─── Dataset content

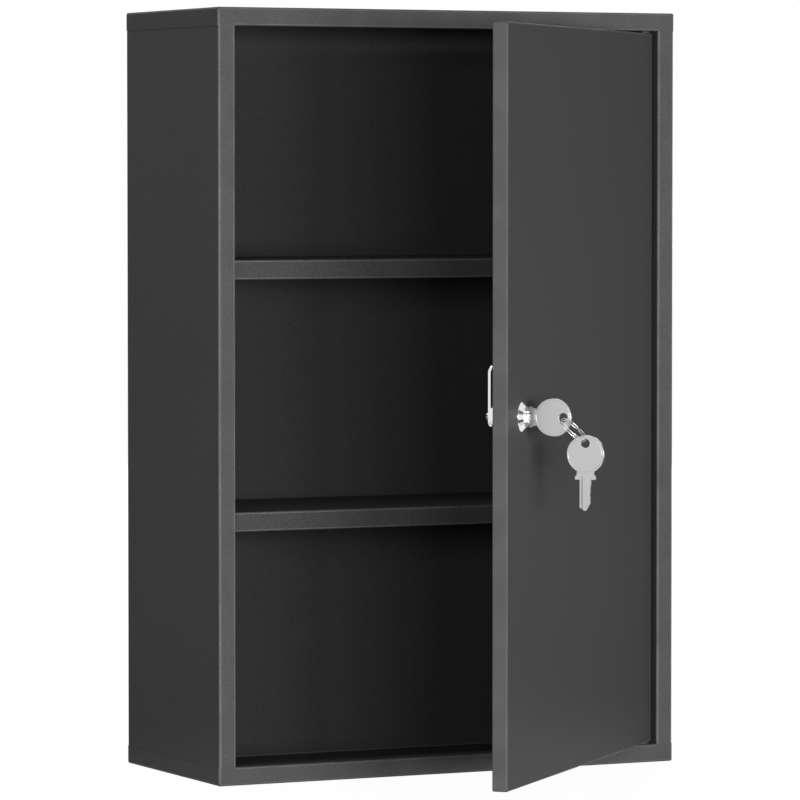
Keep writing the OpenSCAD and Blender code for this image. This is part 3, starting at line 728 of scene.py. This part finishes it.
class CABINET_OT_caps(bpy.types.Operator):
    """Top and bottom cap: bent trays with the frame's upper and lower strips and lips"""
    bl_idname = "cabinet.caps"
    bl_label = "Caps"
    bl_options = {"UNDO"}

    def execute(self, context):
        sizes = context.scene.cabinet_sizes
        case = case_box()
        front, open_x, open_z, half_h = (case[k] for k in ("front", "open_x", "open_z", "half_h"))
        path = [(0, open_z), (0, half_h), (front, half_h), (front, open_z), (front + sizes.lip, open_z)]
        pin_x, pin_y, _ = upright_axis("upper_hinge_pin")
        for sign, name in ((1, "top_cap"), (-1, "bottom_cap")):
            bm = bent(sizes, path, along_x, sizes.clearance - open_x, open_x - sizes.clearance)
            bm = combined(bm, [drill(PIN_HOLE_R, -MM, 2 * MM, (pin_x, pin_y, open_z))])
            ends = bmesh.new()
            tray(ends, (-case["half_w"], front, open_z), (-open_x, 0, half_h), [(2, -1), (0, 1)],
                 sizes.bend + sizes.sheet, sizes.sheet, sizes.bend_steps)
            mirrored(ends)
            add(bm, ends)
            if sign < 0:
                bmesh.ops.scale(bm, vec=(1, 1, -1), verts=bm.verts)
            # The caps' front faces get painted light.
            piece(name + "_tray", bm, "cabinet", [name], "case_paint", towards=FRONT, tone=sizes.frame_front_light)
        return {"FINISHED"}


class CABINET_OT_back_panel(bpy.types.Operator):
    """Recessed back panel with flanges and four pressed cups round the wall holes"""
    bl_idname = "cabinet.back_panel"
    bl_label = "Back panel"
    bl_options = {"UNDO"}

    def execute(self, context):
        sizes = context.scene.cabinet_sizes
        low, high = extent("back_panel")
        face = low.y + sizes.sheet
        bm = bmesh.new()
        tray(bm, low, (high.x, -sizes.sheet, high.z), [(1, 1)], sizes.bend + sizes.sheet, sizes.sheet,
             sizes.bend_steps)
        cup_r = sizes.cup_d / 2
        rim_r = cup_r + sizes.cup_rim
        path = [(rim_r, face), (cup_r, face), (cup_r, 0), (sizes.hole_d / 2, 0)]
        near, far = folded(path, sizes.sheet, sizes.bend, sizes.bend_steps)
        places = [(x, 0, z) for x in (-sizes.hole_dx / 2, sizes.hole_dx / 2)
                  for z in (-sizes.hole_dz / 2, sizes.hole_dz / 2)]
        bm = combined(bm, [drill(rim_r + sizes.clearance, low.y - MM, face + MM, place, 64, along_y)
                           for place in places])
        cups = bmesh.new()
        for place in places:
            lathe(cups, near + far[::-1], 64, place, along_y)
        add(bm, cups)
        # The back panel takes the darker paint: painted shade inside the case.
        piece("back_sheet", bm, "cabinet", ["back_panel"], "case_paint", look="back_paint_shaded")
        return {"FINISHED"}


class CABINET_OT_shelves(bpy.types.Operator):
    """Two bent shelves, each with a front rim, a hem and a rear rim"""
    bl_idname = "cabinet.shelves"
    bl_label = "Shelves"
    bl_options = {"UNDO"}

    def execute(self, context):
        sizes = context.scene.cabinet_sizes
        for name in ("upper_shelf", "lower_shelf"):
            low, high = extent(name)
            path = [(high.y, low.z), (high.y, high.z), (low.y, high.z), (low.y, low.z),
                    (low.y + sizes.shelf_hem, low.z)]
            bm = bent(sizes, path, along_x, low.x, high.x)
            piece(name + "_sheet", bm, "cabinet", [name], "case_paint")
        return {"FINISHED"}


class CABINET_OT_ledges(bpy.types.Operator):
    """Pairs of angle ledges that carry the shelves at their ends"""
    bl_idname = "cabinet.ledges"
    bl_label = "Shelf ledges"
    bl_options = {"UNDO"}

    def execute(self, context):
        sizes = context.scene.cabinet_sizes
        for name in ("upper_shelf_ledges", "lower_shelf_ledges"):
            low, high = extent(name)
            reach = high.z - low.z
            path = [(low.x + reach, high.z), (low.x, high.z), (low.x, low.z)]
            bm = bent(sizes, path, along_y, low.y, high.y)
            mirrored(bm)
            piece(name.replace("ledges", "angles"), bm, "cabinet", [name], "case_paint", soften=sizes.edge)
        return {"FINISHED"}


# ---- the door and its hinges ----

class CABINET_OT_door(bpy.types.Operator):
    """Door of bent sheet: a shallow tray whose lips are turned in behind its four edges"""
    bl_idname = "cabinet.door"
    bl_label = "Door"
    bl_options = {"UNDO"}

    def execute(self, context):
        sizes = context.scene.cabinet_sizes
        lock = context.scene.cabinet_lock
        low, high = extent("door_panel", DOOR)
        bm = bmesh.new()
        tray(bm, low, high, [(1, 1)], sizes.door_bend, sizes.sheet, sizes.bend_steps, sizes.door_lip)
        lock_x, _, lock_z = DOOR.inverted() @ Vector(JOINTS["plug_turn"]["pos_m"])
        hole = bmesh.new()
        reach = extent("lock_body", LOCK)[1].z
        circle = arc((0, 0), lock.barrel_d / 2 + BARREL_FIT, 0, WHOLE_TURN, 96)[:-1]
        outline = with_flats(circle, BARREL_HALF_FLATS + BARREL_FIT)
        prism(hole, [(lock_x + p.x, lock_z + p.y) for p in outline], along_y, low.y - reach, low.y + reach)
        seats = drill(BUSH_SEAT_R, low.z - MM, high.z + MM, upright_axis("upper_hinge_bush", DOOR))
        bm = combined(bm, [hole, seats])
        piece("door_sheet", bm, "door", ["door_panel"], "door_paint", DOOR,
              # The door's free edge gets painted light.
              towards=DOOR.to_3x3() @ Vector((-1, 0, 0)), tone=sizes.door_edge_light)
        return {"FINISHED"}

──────

§ **Requirement**
All of the data must be returned exactly.

§ **Result**
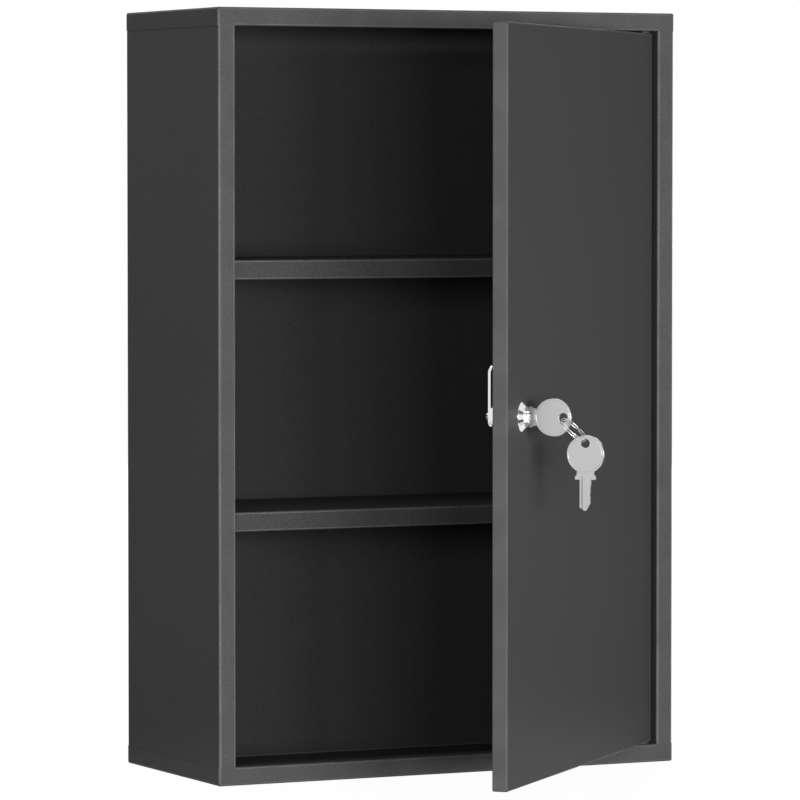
Keep writing the OpenSCAD and Blender code for this image. This is part 3, starting at line 728 of scene.py. This part finishes it.
class CABINET_OT_caps(bpy.types.Operator):
    """Top and bottom cap: bent trays with the frame's upper and lower strips and lips"""
    bl_idname = "cabinet.caps"
    bl_label = "Caps"
    bl_options = {"UNDO"}

    def execute(self, context):
        sizes = context.scene.cabinet_sizes
        case = case_box()
        front, open_x, open_z, half_h = (case[k] for k in ("front", "open_x", "open_z", "half_h"))
        path = [(0, open_z), (0, half_h), (front, half_h), (front, open_z), (front + sizes.lip, open_z)]
        pin_x, pin_y, _ = upright_axis("upper_hinge_pin")
        for sign, name in ((1, "top_cap"), (-1, "bottom_cap")):
            bm = bent(sizes, path, along_x, sizes.clearance - open_x, open_x - sizes.clearance)
            bm = combined(bm, [drill(PIN_HOLE_R, -MM, 2 * MM, (pin_x, pin_y, open_z))])
            ends = bmesh.new()
            tray(ends, (-case["half_w"], front, open_z), (-open_x, 0, half_h), [(2, -1), (0, 1)],
                 sizes.bend + sizes.sheet, sizes.sheet, sizes.bend_steps)
            mirrored(ends)
            add(bm, ends)
            if sign < 0:
                bmesh.ops.scale(bm, vec=(1, 1, -1), verts=bm.verts)
            # The caps' front faces get painted light.
            piece(name + "_tray", bm, "cabinet", [name], "case_paint", towards=FRONT, tone=sizes.frame_front_light)
        return {"FINISHED"}


class CABINET_OT_back_panel(bpy.types.Operator):
    """Recessed back panel with flanges and four pressed cups round the wall holes"""
    bl_idname = "cabinet.back_panel"
    bl_label = "Back panel"
    bl_options = {"UNDO"}

    def execute(self, context):
        sizes = context.scene.cabinet_sizes
        low, high = extent("back_panel")
        face = low.y + sizes.sheet
        bm = bmesh.new()
        tray(bm, low, (high.x, -sizes.sheet, high.z), [(1, 1)], sizes.bend + sizes.sheet, sizes.sheet,
             sizes.bend_steps)
        cup_r = sizes.cup_d / 2
        rim_r = cup_r + sizes.cup_rim
        path = [(rim_r, face), (cup_r, face), (cup_r, 0), (sizes.hole_d / 2, 0)]
        near, far = folded(path, sizes.sheet, sizes.bend, sizes.bend_steps)
        places = [(x, 0, z) for x in (-sizes.hole_dx / 2, sizes.hole_dx / 2)
                  for z in (-sizes.hole_dz / 2, sizes.hole_dz / 2)]
        bm = combined(bm, [drill(rim_r + sizes.clearance, low.y - MM, face + MM, place, 64, along_y)
                           for place in places])
        cups = bmesh.new()
        for place in places:
            lathe(cups, near + far[::-1], 64, place, along_y)
        add(bm, cups)
        # The back panel takes the darker paint: painted shade inside the case.
        piece("back_sheet", bm, "cabinet", ["back_panel"], "case_paint", look="back_paint_shaded")
        return {"FINISHED"}


class CABINET_OT_shelves(bpy.types.Operator):
    """Two bent shelves, each with a front rim, a hem and a rear rim"""
    bl_idname = "cabinet.shelves"
    bl_label = "Shelves"
    bl_options = {"UNDO"}

    def execute(self, context):
        sizes = context.scene.cabinet_sizes
        for name in ("upper_shelf", "lower_shelf"):
            low, high = extent(name)
            path = [(high.y, low.z), (high.y, high.z), (low.y, high.z), (low.y, low.z),
                    (low.y + sizes.shelf_hem, low.z)]
            bm = bent(sizes, path, along_x, low.x, high.x)
            piece(name + "_sheet", bm, "cabinet", [name], "case_paint")
        return {"FINISHED"}


class CABINET_OT_ledges(bpy.types.Operator):
    """Pairs of angle ledges that carry the shelves at their ends"""
    bl_idname = "cabinet.ledges"
    bl_label = "Shelf ledges"
    bl_options = {"UNDO"}

    def execute(self, context):
        sizes = context.scene.cabinet_sizes
        for name in ("upper_shelf_ledges", "lower_shelf_ledges"):
            low, high = extent(name)
            reach = high.z - low.z
            path = [(low.x + reach, high.z), (low.x, high.z), (low.x, low.z)]
            bm = bent(sizes, path, along_y, low.y, high.y)
            mirrored(bm)
            piece(name.replace("ledges", "angles"), bm, "cabinet", [name], "case_paint", soften=sizes.edge)
        return {"FINISHED"}


# ---- the door and its hinges ----

class CABINET_OT_door(bpy.types.Operator):
    """Door of bent sheet: a shallow tray whose lips are turned in behind its four edges"""
    bl_idname = "cabinet.door"
    bl_label = "Door"
    bl_options = {"UNDO"}

    def execute(self, context):
        sizes = context.scene.cabinet_sizes
        lock = context.scene.cabinet_lock
        low, high = extent("door_panel", DOOR)
        bm = bmesh.new()
        tray(bm, low, high, [(1, 1)], sizes.door_bend, sizes.sheet, sizes.bend_steps, sizes.door_lip)
        lock_x, _, lock_z = DOOR.inverted() @ Vector(JOINTS["plug_turn"]["pos_m"])
        hole = bmesh.new()
        reach = extent("lock_body", LOCK)[1].z
        circle = arc((0, 0), lock.barrel_d / 2 + BARREL_FIT, 0, WHOLE_TURN, 96)[:-1]
        outline = with_flats(circle, BARREL_HALF_FLATS + BARREL_FIT)
        prism(hole, [(lock_x + p.x, lock_z + p.y) for p in outline], along_y, low.y - reach, low.y + reach)
        seats = drill(BUSH_SEAT_R, low.z - MM, high.z + MM, upright_axis("upper_hinge_bush", DOOR))
        bm = combined(bm, [hole, seats])
        piece("door_sheet", bm, "door", ["door_panel"], "door_paint", DOOR,
              # The door's free edge gets painted light.
              towards=DOOR.to_3x3() @ Vector((-1, 0, 0)), tone=sizes.door_edge_light)
        return {"FINISHED"}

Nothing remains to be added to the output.